▶ **Task prompt**: Starting at the first line of the data below, write out each line exactly until you reach the line containing "return np.dstack([x, y])", and include that line too.

╭─ Provided data

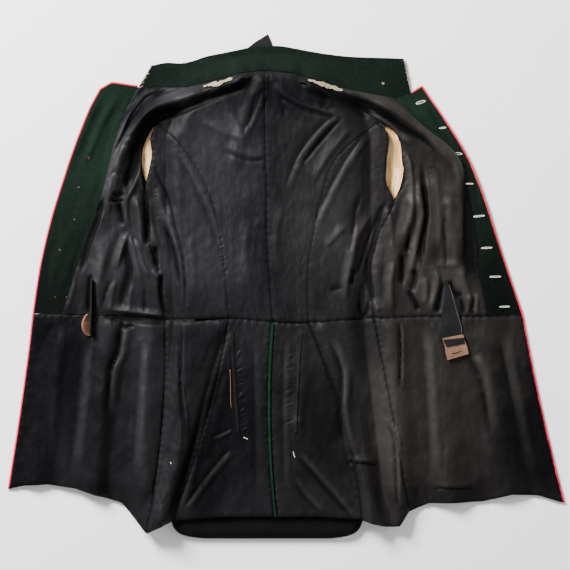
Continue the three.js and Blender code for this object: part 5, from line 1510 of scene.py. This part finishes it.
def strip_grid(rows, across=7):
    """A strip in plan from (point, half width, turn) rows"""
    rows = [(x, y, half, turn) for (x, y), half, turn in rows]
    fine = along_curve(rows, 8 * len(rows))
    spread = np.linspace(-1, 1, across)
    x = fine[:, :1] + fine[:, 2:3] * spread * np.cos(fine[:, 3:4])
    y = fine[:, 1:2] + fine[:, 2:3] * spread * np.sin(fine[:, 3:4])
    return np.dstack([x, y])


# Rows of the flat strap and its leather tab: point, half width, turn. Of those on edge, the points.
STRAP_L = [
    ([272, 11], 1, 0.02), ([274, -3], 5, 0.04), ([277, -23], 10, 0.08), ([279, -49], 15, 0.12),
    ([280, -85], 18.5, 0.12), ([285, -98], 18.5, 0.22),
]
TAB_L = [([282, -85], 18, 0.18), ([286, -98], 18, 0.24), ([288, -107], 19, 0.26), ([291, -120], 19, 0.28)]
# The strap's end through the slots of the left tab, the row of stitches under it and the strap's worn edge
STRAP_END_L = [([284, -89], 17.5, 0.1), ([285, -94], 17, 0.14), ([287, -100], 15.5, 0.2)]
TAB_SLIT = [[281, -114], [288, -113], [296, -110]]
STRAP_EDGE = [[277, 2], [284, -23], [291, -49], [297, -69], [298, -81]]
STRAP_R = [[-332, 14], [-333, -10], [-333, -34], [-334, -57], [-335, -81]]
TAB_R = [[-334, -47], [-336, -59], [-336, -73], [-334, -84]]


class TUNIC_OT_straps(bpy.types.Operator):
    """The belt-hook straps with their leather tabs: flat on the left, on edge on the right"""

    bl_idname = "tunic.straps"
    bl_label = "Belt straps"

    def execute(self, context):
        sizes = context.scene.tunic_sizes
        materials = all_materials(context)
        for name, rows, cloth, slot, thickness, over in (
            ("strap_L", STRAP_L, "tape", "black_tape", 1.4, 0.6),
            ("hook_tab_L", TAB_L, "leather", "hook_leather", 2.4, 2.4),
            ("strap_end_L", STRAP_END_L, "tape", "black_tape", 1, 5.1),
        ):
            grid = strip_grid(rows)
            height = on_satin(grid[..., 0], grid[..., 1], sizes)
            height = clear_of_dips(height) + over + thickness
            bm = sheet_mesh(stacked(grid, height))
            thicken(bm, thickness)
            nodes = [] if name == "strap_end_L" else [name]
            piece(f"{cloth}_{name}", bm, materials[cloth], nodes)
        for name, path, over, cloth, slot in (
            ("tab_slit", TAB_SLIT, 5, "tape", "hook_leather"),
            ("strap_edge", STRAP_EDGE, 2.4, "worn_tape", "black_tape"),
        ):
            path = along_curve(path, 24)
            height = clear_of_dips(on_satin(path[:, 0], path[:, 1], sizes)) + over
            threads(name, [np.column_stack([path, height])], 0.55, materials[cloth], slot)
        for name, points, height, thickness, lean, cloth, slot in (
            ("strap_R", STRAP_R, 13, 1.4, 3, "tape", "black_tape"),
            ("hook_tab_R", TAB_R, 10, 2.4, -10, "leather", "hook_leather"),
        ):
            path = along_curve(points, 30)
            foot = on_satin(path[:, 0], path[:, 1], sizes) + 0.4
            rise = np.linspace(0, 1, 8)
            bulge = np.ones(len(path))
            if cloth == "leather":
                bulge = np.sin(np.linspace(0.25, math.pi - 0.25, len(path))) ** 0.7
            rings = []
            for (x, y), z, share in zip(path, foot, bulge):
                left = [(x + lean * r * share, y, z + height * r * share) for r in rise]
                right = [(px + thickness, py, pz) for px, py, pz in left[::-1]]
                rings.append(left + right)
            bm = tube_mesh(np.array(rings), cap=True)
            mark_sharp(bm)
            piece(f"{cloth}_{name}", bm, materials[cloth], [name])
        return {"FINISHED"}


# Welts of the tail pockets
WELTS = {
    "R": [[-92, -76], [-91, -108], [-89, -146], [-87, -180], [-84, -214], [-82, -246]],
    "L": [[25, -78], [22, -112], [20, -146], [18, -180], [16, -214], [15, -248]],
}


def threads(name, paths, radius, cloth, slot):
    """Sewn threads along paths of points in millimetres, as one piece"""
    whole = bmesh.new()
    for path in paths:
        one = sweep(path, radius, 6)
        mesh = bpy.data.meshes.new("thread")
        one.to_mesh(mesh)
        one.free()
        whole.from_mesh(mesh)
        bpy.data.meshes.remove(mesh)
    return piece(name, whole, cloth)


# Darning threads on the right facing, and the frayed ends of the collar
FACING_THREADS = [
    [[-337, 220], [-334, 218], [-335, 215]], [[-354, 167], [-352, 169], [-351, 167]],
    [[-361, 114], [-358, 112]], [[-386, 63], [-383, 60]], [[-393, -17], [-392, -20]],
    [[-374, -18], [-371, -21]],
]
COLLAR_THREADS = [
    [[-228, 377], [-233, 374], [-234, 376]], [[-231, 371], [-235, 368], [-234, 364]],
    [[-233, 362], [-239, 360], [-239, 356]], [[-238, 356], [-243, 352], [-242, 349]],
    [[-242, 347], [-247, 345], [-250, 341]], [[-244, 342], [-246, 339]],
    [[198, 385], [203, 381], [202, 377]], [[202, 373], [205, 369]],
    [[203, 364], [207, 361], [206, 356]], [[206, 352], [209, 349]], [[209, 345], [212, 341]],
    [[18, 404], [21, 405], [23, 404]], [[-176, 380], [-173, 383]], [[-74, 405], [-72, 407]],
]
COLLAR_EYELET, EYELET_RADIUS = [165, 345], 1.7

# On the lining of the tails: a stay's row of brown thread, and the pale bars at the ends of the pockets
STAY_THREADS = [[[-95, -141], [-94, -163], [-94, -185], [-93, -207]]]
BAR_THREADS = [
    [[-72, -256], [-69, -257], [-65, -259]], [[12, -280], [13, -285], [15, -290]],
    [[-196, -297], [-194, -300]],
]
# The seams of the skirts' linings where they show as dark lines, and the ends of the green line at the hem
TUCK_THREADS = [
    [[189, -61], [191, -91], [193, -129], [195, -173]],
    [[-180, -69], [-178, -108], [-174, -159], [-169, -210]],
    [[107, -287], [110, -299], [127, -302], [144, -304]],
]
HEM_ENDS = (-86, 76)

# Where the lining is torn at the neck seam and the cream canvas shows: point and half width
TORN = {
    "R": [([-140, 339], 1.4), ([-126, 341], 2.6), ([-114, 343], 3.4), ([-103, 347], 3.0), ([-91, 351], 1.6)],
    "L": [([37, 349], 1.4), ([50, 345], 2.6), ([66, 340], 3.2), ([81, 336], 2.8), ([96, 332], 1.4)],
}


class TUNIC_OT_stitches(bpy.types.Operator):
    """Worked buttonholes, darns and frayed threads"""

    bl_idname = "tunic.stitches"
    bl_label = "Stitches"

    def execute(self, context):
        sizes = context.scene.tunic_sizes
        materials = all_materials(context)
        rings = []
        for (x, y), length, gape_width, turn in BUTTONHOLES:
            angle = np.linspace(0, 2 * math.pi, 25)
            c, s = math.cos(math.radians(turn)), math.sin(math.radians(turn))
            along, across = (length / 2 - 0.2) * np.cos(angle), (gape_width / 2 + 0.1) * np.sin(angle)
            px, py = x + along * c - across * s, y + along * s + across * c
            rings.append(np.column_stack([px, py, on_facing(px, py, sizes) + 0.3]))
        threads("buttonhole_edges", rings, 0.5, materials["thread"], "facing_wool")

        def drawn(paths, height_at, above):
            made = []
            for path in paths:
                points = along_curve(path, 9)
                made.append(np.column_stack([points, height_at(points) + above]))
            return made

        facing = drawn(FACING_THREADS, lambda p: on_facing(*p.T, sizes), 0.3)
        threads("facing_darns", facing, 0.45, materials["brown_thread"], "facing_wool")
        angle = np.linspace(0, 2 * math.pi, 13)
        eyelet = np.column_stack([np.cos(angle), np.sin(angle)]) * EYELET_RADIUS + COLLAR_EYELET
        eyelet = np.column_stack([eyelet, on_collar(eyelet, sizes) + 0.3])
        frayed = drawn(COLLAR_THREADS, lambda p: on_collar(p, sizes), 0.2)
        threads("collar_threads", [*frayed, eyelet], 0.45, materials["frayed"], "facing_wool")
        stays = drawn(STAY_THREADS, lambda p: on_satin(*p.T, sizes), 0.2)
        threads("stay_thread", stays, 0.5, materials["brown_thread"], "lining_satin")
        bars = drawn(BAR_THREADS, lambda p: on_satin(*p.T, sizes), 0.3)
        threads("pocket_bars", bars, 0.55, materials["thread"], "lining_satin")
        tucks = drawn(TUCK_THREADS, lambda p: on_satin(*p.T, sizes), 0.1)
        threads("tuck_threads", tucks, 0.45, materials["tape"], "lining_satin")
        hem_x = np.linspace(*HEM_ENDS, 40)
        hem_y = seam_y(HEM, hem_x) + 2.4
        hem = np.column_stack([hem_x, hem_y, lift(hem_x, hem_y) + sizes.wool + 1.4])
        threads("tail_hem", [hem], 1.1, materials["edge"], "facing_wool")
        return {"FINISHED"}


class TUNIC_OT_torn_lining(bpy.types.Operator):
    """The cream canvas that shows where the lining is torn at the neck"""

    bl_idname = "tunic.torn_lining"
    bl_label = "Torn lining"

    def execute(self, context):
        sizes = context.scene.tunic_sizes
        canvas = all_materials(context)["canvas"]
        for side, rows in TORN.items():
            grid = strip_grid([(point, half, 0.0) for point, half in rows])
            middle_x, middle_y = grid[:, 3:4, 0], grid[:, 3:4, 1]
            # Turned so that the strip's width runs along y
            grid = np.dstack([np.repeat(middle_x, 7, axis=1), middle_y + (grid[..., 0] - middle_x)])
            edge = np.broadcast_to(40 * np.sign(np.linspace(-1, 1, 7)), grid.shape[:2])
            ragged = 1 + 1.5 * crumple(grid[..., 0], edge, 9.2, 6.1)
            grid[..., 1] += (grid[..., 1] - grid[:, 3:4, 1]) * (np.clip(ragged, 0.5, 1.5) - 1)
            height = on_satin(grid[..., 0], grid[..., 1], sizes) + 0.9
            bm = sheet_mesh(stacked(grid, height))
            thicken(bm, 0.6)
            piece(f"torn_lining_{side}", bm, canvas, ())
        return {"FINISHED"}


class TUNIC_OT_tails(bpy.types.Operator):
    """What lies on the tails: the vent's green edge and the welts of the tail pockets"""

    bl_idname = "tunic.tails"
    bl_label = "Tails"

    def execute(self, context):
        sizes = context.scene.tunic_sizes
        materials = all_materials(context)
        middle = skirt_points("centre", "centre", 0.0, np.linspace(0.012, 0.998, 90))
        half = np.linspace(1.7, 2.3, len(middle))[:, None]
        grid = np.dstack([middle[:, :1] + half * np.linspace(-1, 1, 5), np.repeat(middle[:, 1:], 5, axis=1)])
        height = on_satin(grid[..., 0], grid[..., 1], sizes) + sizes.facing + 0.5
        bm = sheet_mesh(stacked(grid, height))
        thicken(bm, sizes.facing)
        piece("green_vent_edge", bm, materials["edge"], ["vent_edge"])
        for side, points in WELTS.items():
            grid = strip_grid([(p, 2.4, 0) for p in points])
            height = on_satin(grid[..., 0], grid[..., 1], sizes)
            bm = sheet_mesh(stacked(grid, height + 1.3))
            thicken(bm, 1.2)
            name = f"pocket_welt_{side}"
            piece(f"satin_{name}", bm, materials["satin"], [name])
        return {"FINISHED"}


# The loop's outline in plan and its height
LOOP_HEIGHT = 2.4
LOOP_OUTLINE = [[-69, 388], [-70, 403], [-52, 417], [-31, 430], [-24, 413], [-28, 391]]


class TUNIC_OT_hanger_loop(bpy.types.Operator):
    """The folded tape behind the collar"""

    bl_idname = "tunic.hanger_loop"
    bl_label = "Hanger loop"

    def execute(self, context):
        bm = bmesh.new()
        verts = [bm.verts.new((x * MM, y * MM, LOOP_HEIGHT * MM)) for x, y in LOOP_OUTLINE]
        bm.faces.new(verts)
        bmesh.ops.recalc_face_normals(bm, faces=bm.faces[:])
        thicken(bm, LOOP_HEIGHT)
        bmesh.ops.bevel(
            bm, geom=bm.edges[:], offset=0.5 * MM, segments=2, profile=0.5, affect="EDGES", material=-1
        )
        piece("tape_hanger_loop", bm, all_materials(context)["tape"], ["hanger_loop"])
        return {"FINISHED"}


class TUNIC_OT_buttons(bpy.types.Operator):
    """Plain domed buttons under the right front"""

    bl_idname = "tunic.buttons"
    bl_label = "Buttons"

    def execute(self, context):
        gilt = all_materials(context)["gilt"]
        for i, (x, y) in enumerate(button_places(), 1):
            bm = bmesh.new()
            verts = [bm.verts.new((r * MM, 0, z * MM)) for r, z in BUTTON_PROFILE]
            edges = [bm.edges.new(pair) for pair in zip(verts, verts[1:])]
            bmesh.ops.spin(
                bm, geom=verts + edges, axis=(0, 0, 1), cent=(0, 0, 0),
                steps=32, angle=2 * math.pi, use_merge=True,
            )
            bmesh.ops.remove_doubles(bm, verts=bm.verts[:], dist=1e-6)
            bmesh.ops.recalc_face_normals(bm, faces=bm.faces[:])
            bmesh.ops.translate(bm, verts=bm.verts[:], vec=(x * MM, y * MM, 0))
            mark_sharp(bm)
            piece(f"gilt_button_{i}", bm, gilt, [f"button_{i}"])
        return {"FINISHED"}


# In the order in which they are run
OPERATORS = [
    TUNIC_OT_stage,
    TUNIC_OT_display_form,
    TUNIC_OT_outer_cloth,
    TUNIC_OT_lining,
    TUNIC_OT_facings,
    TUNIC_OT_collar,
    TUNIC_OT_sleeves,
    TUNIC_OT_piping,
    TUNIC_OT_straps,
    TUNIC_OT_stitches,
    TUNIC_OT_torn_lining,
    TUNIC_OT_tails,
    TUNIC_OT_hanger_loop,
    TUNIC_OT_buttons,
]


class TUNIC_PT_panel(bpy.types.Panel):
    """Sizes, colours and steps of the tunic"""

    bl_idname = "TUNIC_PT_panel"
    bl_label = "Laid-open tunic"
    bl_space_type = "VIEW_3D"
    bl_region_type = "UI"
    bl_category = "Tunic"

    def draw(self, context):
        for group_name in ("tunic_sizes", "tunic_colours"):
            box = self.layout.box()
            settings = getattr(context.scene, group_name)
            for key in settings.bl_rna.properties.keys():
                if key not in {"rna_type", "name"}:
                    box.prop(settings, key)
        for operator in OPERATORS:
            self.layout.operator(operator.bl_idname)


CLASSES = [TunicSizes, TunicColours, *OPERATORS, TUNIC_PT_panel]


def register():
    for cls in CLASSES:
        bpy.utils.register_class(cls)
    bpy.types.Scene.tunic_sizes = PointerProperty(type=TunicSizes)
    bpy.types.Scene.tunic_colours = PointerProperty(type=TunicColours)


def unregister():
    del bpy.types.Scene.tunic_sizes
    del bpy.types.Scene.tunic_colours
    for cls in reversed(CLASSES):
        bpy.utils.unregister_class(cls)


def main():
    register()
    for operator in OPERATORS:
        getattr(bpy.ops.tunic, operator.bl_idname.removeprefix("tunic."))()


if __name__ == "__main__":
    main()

╰─

▶ **Completed exercise**:
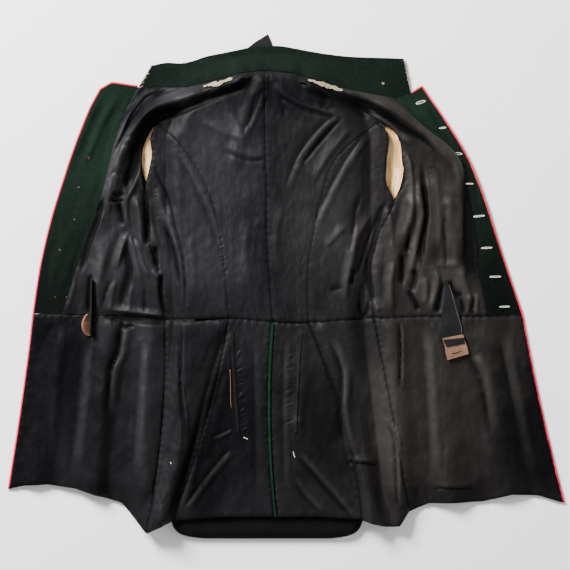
Continue the three.js and Blender code for this object: part 5, from line 1510 of scene.py. This part finishes it.
def strip_grid(rows, across=7):
    """A strip in plan from (point, half width, turn) rows"""
    rows = [(x, y, half, turn) for (x, y), half, turn in rows]
    fine = along_curve(rows, 8 * len(rows))
    spread = np.linspace(-1, 1, across)
    x = fine[:, :1] + fine[:, 2:3] * spread * np.cos(fine[:, 3:4])
    y = fine[:, 1:2] + fine[:, 2:3] * spread * np.sin(fine[:, 3:4])
    return np.dstack([x, y])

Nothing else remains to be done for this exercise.